Выбрать главу

Арестантам раздали топоры, и рубка началась. И заключенные, и охрана работали всерьез, и к полудню все, особенно вечно недоедавшие зеки, выбились из сил. Объявили перерыв, все сели есть: кроме спросившего. Он продолжал махать топором. И арестанты, и охрана шутили на его счет, что, мол, вообще-то евреи считаются хитрыми, а этот... и т. п. После перерыва работа возобновилась, хотя пыл несколько поослаб. В четыре кончила охрана, потому что кончилась их смена; чуть позже остановились арестанты. Его топор все еще летал. Несколько раз обе стороны уговаривали его бросить, но он не обращал внимания. Словно он нашел какой-то ритм, которого не хотел прерывать: или это ритм им овладел?

Остальным он казался автоматом. В пять часов, в шесть топор продолжал летать. И охрана, и арестанты теперь вглядывались в человека, иронические ухмылки сменились на их лицах сперва замешательством, потом ужасом. В семь тридцать он кончил, доплелся до камеры и повалился спать. В остаток его пребывания в той тюрьме к социалистическому соревнованию между охраной и заключенными больше не призывали, хотя дрова скапливались по-прежнему.

Думаю, что он выдержал это — двенадцать часов колки подряд, — потому что был тогда молод. Собственно, ему было двадцать четыре года. Ненамного старше вас. Впрочем, мне кажется, его поведение в тот день могло объясняться и иной причиной. Вполне допустимо, что тот молодой человек — именно потому, что был молод, — помнил текст Нагорной проповеди лучше, чем Толстой и Ганди. Поскольку Сын Человеческий имел обыкновение говорить триадами, молодой человек мог вспомнить, что относящийся к делу стих не кончается на:

но кто ударит тебя в правую щеку твою, обрати к нему и другую, —

но продолжается без точки или паузы:

и кто захочет судиться с тобою и взять у тебя рубашку, отдай ему и верхнюю одежду; и кто принудит тебя идти одно с ним поприще, иди с ним два.

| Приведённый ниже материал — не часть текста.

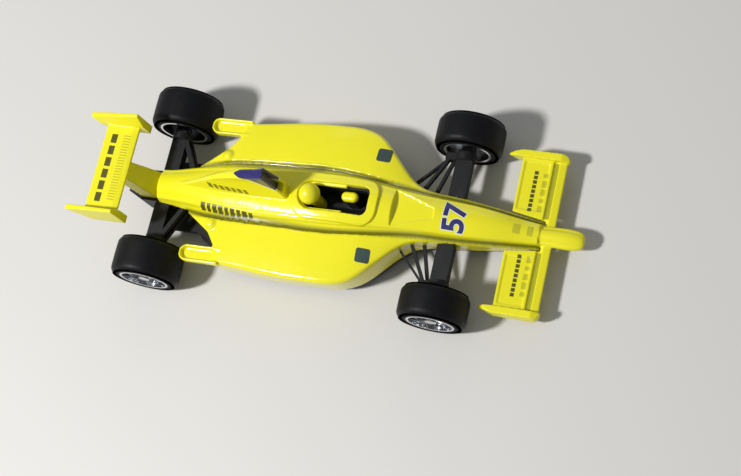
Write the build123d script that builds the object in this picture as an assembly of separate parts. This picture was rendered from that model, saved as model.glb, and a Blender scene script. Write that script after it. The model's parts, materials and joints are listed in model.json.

Приведенные целиком, эти стихи имеют, на самом деле, очень мало общего с ненасильственным или пассивным сопротивлением, с принципами не платить тем же и воздавать за зло добром. Смысл этих строк отнюдь не пассивный, ибо из них следует, что можно обессмыслить зло чрезмерностью; из них следует, что зло бессмысленно, когда его запросы оказываются ничтожными по сравнению с вашей уступчивостью, обесценивающей ущерб. Это ставит жертву в весьма активную позицию, в положение духовного агрессора. Возможная здесь победа — не моральная, а экзистенциальная. Здесь другая щека не взывает к угрызениям вражеской совести (которые ему легче легкого подавить), но показывает его чувствам и уму бесцельность всего предприятия: как это делает всякое массовое производство.

Позвольте напомнить, что сейчас нет речи о ситуации честной борьбы. Мы говорим о ситуации, где человек с самого начала занимает безнадежно проигрышную позицию, где нет шанса дать сдачи, где у противника подавляющий перевес. Иными словами, о самых мрачных часах человеческой жизни, когда ощущение морального превосходства над врагом нисколько не утешает, когда этот враг зашел слишком далеко, чтобы внушать ему стыд или тоску по забытой совести, когда в распоряжении остается только собственное лицо, верхняя одежда, рубашка и пара ног, еще способных пройти поприще или два.

В такой ситуации пространство для тактического маневра очень невелико. Поэтому обращение другой щеки должно быть вашим осознанным, холодным, добровольным решением. Ваши шансы на выигрыш, сколь бы скудны они ни были, целиком зависят от того, знаете ли вы, что делаете, или нет. Подставляя щеку врагу, надо знать, что это только начало испытания, как и цитаты, — и нужно вытерпеть все последствия, все три стиха из Нагорной проповеди. В противном случае вырванная из контекста строка оставит вас калекой.

Строить этику на неверной цитате — значит готовить себе гибель или судьбу духовного буржуа, наслаждающегося максимальным комфортом — комфортом своих убеждений. В обоих случаях (из которых второй с его членством в гуманистических движениях и некоммерческих организациях переварить труднее) дело кончается уступкой территории злу, отсрочкой понимания его слабостей. Ибо зло, напомню, вещь чисто человеческая.

Этика, построенная на неточной цитате, ничего не изменила в послегандиевской Индии, за исключением цвета администрации. Но голодному безразлично, кто виновник голода. Допускаю даже, что он предпочел бы винить в своем жалком положении белого человека, хотя бы потому, что, когда командует иностранец, социальное зло кажется пришедшим со стороны и вызывает, наверное, меньшую обиду, чем страдание от руки своего.